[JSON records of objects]

.....

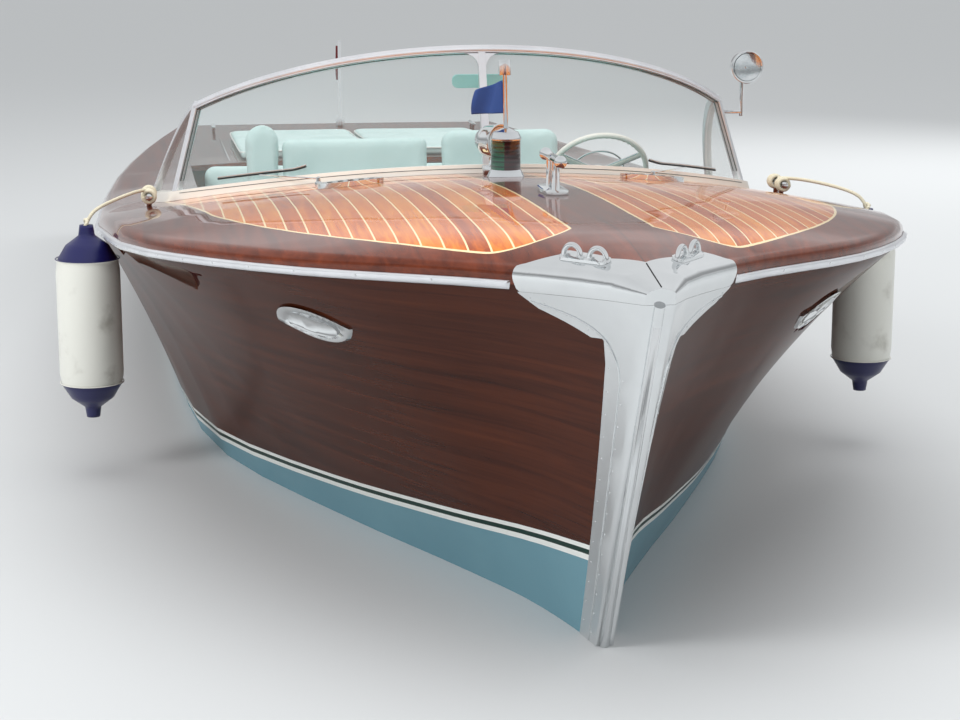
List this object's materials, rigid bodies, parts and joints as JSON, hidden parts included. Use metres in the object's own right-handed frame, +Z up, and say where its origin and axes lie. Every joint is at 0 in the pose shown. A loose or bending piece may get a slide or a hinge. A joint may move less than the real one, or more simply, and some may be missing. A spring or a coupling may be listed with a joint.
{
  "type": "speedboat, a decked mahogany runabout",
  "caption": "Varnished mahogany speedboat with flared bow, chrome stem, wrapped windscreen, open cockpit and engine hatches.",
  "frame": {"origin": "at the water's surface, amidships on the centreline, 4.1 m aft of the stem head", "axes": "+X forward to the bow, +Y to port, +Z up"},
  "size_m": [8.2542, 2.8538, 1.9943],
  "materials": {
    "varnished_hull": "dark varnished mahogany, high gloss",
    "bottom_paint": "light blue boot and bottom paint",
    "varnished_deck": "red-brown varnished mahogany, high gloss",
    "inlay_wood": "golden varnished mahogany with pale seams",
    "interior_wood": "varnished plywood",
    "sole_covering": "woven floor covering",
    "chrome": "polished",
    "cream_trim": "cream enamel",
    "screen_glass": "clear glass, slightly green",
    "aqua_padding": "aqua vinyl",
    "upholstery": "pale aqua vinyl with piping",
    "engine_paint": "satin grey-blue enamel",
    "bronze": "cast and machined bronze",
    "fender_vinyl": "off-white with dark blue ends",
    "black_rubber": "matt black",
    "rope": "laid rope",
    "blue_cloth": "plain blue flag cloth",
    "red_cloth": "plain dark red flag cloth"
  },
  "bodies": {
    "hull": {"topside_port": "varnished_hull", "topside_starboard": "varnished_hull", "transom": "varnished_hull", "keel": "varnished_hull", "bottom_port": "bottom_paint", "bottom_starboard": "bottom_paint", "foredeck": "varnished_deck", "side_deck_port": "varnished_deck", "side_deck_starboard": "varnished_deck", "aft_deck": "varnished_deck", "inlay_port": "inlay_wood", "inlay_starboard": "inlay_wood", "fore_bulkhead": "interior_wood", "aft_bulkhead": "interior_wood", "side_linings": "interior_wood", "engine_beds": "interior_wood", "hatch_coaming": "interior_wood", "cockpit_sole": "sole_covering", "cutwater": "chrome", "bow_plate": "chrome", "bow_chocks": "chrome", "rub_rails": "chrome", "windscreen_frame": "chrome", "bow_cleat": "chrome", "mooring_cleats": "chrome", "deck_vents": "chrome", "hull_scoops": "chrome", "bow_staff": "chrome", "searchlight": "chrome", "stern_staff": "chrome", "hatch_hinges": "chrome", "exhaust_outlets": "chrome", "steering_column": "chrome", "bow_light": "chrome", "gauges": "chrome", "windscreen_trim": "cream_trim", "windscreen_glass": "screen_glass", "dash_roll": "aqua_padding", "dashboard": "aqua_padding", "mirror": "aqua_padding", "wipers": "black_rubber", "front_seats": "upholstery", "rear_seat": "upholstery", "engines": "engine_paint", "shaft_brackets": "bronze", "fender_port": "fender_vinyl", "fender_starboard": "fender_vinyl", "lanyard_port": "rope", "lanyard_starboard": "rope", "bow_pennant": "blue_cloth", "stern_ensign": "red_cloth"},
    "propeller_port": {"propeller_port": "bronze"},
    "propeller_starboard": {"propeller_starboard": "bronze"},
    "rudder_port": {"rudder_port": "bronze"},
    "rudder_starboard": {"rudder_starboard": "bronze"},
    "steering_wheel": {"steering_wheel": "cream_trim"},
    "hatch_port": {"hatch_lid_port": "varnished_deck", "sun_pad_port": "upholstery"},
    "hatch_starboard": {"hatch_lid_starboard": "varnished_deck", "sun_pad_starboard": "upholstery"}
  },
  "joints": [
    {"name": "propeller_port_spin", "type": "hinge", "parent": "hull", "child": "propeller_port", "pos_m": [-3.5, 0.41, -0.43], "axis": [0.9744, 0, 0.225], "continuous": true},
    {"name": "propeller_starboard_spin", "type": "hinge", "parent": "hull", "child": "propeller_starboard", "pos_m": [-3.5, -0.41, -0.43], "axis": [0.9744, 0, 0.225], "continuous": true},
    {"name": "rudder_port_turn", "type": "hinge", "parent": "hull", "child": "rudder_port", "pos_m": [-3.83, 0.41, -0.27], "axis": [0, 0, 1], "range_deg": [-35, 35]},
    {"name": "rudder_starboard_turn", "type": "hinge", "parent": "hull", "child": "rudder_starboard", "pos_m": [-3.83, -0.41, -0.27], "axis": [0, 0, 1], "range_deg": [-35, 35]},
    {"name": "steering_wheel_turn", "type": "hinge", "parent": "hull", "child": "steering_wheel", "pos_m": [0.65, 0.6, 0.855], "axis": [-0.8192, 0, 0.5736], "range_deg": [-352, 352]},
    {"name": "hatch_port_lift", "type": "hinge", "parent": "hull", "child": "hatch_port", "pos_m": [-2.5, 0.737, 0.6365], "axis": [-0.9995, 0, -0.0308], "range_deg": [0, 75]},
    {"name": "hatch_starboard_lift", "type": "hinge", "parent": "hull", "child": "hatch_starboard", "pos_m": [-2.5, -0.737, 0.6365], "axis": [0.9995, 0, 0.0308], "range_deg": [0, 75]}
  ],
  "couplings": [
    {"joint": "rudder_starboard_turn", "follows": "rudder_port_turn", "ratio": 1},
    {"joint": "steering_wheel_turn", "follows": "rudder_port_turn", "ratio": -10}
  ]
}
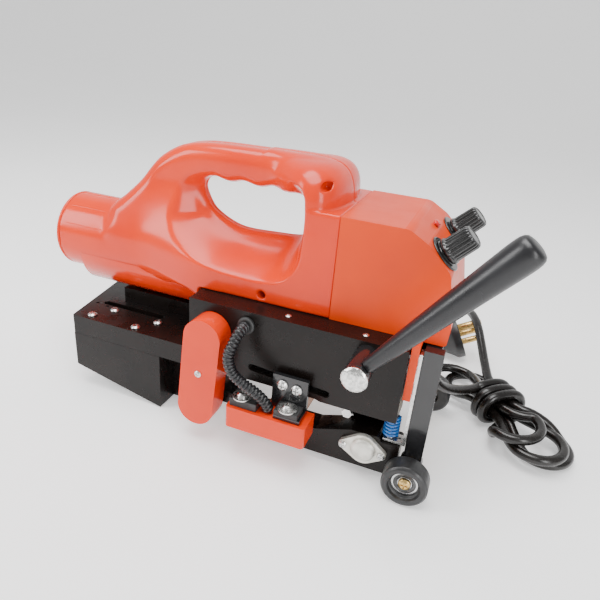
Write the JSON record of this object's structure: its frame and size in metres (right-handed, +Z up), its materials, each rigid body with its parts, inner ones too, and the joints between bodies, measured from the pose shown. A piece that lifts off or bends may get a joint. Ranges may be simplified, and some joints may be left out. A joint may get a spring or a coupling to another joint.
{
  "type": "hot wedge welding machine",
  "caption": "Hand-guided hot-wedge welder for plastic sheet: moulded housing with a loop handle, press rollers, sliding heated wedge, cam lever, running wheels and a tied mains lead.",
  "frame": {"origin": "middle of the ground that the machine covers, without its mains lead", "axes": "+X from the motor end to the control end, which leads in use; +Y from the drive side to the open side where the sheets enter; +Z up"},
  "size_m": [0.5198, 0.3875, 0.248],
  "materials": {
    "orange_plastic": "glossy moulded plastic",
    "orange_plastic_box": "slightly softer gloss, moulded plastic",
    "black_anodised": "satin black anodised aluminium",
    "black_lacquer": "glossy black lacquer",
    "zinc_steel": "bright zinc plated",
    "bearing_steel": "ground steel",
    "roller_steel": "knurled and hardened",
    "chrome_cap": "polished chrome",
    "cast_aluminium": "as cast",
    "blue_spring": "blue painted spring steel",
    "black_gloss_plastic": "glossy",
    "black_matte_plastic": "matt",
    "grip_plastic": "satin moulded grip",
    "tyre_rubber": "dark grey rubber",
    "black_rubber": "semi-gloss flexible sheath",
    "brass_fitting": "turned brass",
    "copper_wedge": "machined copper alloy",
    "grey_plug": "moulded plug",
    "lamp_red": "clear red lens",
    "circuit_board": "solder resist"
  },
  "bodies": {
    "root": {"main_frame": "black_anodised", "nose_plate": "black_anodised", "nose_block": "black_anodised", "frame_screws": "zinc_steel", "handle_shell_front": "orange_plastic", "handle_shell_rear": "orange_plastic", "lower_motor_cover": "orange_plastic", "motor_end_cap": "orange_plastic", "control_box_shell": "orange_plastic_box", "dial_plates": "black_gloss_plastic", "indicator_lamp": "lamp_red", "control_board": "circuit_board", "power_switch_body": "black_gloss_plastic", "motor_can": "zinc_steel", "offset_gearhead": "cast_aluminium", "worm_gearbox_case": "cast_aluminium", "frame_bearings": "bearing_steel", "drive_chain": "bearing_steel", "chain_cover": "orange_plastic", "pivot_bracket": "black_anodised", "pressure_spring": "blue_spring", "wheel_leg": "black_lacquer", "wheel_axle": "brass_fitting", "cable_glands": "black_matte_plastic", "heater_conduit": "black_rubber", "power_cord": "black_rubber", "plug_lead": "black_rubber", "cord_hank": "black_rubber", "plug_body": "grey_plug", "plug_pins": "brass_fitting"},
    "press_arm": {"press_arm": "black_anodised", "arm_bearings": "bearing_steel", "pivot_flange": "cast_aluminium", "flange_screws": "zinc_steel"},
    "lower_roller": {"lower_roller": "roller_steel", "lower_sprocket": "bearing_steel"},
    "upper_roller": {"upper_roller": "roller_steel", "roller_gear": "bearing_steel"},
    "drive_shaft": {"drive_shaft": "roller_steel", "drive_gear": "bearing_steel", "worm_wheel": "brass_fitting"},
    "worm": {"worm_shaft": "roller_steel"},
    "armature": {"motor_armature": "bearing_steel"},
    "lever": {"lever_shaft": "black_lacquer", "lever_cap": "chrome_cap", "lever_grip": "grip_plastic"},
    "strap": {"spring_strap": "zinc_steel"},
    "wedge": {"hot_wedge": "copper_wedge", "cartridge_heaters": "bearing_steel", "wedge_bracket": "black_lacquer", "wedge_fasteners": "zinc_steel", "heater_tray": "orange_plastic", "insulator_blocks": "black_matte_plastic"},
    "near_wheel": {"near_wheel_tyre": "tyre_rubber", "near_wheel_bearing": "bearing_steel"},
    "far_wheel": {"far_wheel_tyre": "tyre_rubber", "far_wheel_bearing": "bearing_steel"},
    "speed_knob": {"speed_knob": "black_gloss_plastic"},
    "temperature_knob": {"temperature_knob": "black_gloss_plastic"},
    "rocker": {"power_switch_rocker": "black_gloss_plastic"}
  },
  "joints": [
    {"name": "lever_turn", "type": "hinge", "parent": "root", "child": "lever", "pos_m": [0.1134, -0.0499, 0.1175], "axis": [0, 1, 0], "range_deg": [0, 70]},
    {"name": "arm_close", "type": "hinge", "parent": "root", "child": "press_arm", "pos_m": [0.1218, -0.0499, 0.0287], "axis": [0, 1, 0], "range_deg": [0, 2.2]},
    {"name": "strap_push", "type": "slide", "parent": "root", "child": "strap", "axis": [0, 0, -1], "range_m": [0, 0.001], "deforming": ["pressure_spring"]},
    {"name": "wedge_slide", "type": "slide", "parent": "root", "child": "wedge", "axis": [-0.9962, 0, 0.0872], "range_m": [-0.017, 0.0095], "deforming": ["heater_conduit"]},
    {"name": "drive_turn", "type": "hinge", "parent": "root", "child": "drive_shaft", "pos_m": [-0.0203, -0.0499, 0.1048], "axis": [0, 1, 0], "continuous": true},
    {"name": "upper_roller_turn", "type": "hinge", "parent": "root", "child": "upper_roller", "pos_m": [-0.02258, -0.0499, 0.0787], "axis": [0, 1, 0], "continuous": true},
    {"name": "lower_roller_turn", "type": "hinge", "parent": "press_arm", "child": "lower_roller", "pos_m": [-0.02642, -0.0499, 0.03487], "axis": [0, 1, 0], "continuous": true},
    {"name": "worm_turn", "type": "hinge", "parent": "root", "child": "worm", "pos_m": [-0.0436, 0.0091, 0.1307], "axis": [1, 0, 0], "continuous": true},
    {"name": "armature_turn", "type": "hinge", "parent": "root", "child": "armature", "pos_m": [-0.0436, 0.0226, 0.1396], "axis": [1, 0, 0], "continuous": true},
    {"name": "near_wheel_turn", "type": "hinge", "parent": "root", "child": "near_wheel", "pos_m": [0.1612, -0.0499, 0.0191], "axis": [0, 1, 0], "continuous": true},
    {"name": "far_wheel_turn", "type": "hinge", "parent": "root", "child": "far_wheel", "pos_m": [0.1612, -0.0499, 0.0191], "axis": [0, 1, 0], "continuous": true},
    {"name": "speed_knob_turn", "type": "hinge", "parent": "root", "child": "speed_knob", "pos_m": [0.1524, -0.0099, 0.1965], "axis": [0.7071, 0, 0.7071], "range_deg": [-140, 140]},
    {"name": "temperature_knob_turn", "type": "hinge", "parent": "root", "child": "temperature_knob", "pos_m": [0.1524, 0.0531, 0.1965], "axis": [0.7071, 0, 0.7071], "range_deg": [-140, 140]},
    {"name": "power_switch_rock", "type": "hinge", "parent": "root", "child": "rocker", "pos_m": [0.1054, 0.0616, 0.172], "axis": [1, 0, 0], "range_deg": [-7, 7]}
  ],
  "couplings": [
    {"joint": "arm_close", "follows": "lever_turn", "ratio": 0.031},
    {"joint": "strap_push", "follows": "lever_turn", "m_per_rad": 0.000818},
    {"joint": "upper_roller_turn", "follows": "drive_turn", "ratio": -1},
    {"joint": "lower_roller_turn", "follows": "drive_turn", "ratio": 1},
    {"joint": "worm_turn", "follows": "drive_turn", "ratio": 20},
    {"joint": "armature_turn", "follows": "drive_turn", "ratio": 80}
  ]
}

.....

Task description → Each line above that includes "metres" counts once; state the total and nothing more.

Response for this exercise → 2